About Restorative Practices 

City Springs School is on a mission to bridge the gap between the school, the students, parents and community. Our community is our neighborhood, and it’s everything and everyone around us. We need to make a strong connection with ‘the community’.

Here at City Springs, we have instituted a positive approach to discipline in addition to the new Baltimore City Public Schools citywide discipline code. This positive approach to discipline is called Restorative Practices and is widely used as an alternative to suspension.

Restorative Practices involves moving from informal group meetings to formal group meetings. We don’t believe that suspension is always the answer. Exploring other avenues, we needed to break the cycle, particularly with the same students who exhibit inappropriate behavior daily with no change. With Restorative Practices, teachers are able to restore relationships that have been harmed by unacceptable behavior and return back to instruction with minimal classroom learning time interrupted. There will be times when we would need parents present for the formal group meetings. We also have Circle Time incorporated into our daily schedules. This allows a time for the students to build their social skills and to discuss and resolve any issues within the classroom as well as develop strong positive relationships with their teachers and peers. Students learn positive ways to resolve conflicts. It helps to establish the relationship between teacher and student, which is necessary to maintain an environment that is conducive to learning. It also brings students to a place where they do the right things because they want to.

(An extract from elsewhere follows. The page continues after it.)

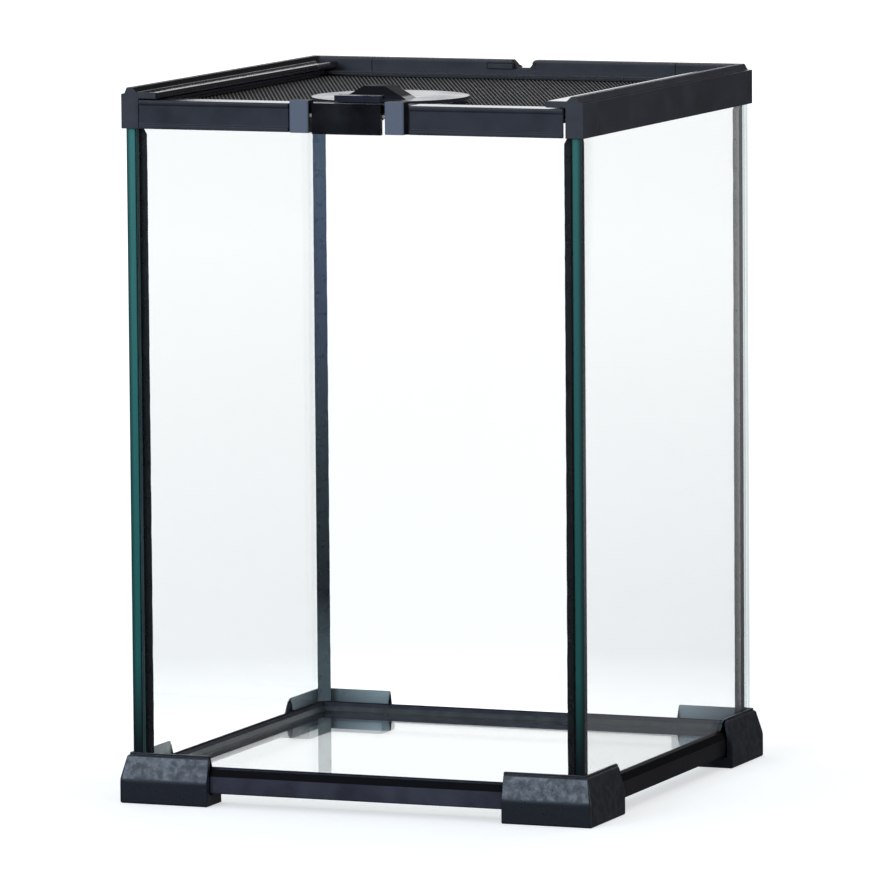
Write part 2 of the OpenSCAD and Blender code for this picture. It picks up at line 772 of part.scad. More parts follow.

We are trying to get our children to behave in a positive manner, express themselves without anger and aggression, make responsible decisions, and make good choices versus poor choices. We need the help of everyone in the community to also interact positively with and around our children, to refrain from showing anger and aggression in and around the school. Our children need to learn to make responsible decisions and talk about the consequences as a result of any decision being made. We need to help our children make those good choices that will impact their lives and avoid poor choices.

Restorative Practices and Circles are structured practices guided by a series of questions. Administrators, restorative practice facilitators, and teachers have been trained in Restorative Practices. For example, when a student is sent to the principal or the restorative room due to a disciplinary infraction it may appear from the outside that the student is simply spoken to and sent back to class with no consequence. In reality, the principal and the restorative practice facilitator are using their training in handling these situations. Students are being asked restorative questions that will over time affect permanent change in the students’ attitude and behavior. Restorative Practices serve more as a pre-correction or strategy to change behavior. Restorative Practices are not consequences or punishments. Consequences for inappropriate behavior must still be in place. Teachers will make the expectations and consequences clear to students and parents on the first day and will consistently communicate reminders.

City Springs is known for finding researched-based programs that change schools for the better. Restorative Practices and Circles are researched-based programs. The City Springs staff will receive on-going training in Restorative Practices. The questions below serve as an example of how Restorative Practices work.

Restorative Questions

Restorative questions to respond to challenging behaviors:
  1. What happened?
  2. What were you thinking of at the time?
  3. What have you thought about since?
  4. Who has been affected by what you have done? In what way?
  5. What do you think you need to do to make things right?

Restorative questions to help those harmed by others’ actions:

  1. What did you think when you realized what had happened?
  2. What impact has this incident had on you and others?
  3. What has been the hardest thing for you?
  4. What do you think needs to happen to make things right?